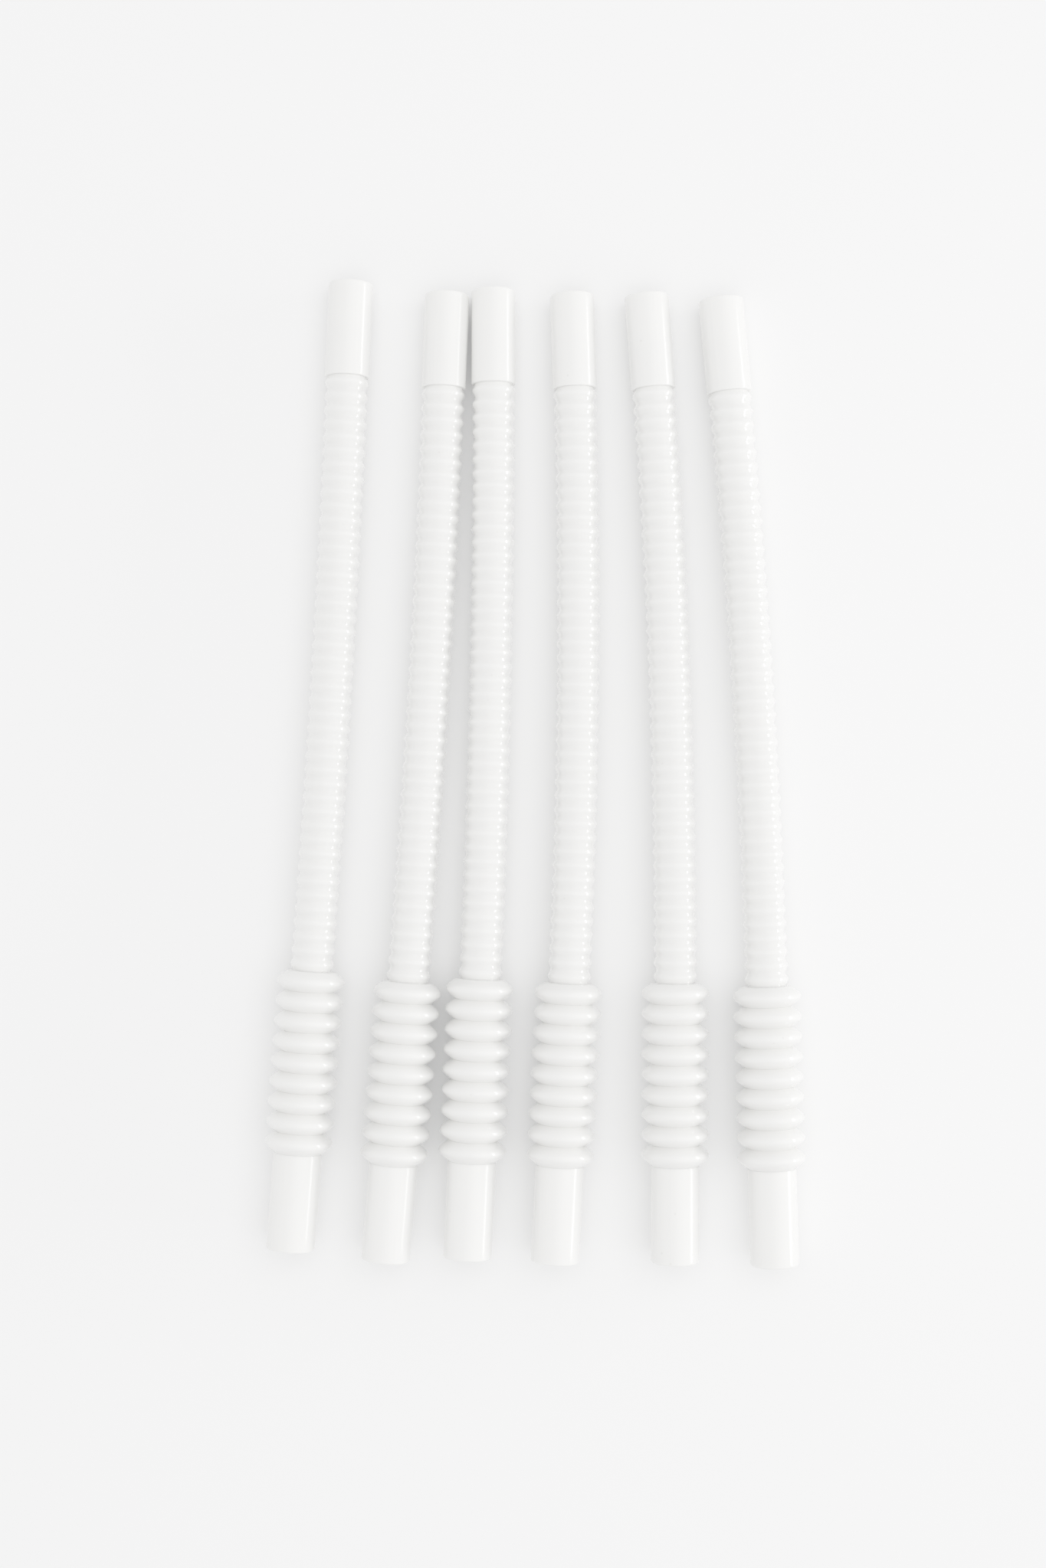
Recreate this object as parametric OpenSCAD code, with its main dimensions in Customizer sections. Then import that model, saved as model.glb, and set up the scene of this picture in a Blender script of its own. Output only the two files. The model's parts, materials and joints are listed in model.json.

+-------+

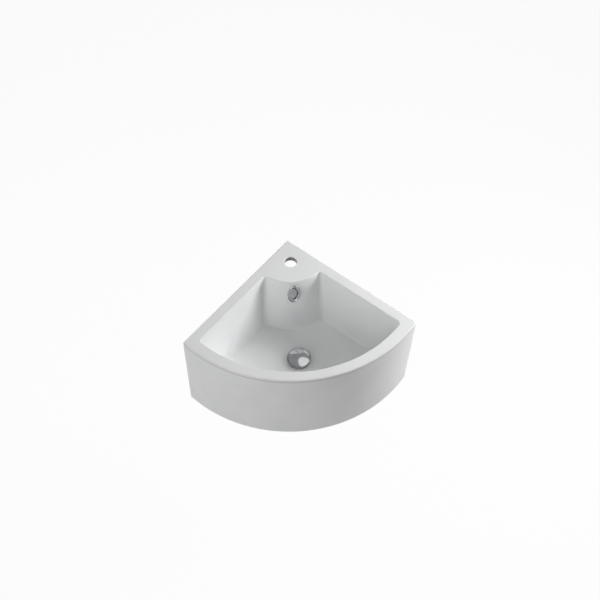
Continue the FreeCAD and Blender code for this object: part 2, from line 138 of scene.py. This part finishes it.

+-------+

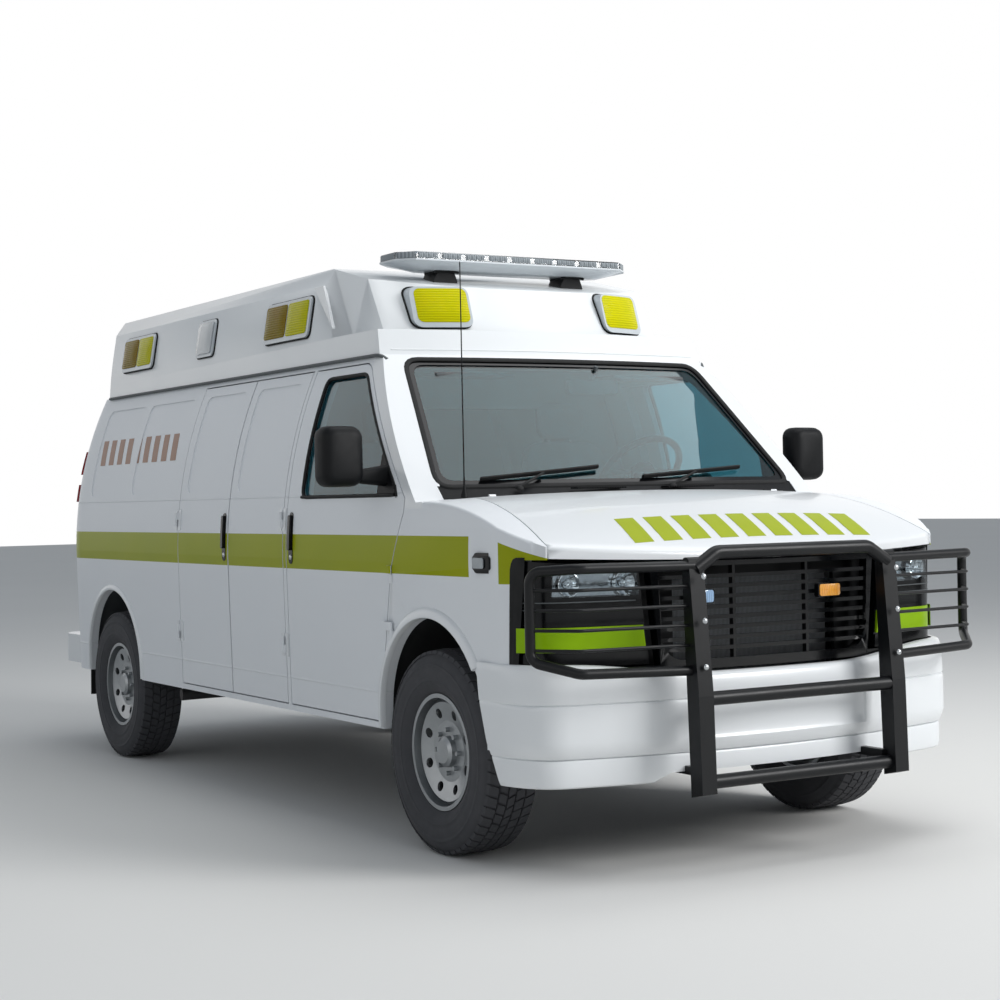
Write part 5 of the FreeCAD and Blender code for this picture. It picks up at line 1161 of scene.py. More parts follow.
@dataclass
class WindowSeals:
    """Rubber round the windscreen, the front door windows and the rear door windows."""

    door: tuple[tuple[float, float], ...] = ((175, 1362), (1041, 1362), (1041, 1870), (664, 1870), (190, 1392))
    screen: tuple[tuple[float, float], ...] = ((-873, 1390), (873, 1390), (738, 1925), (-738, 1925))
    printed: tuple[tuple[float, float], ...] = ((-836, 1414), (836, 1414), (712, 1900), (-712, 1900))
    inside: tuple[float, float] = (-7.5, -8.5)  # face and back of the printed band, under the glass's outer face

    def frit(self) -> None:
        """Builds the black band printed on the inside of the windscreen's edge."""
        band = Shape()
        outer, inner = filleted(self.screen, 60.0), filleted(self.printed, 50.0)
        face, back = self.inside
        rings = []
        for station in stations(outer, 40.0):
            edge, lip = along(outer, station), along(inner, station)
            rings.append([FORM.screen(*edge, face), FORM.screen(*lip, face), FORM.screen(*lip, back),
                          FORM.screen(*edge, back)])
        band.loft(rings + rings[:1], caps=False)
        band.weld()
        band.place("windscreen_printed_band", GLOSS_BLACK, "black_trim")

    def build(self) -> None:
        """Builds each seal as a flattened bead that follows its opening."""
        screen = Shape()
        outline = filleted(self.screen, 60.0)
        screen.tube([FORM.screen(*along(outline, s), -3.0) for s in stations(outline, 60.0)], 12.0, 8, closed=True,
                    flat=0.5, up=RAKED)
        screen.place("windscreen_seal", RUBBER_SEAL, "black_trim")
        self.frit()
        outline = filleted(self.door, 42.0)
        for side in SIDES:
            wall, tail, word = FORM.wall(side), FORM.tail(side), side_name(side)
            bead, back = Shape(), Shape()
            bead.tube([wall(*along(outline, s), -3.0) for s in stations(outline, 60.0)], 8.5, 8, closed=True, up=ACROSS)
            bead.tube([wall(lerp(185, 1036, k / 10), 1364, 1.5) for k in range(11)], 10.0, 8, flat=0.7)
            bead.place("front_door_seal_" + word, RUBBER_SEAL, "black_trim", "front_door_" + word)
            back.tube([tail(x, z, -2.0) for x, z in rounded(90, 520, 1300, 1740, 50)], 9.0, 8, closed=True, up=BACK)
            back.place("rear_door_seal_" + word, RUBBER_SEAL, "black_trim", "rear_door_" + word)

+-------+

From the records above, quote only the lines running from the line with "Write part 5" to the line with "the windscreen, the", both lines included.

Write part 5 of the FreeCAD and Blender code for this picture. It picks up at line 1161 of scene.py. More parts follow.
@dataclass
class WindowSeals:
    """Rubber round the windscreen, the front door windows and the rear door windows."""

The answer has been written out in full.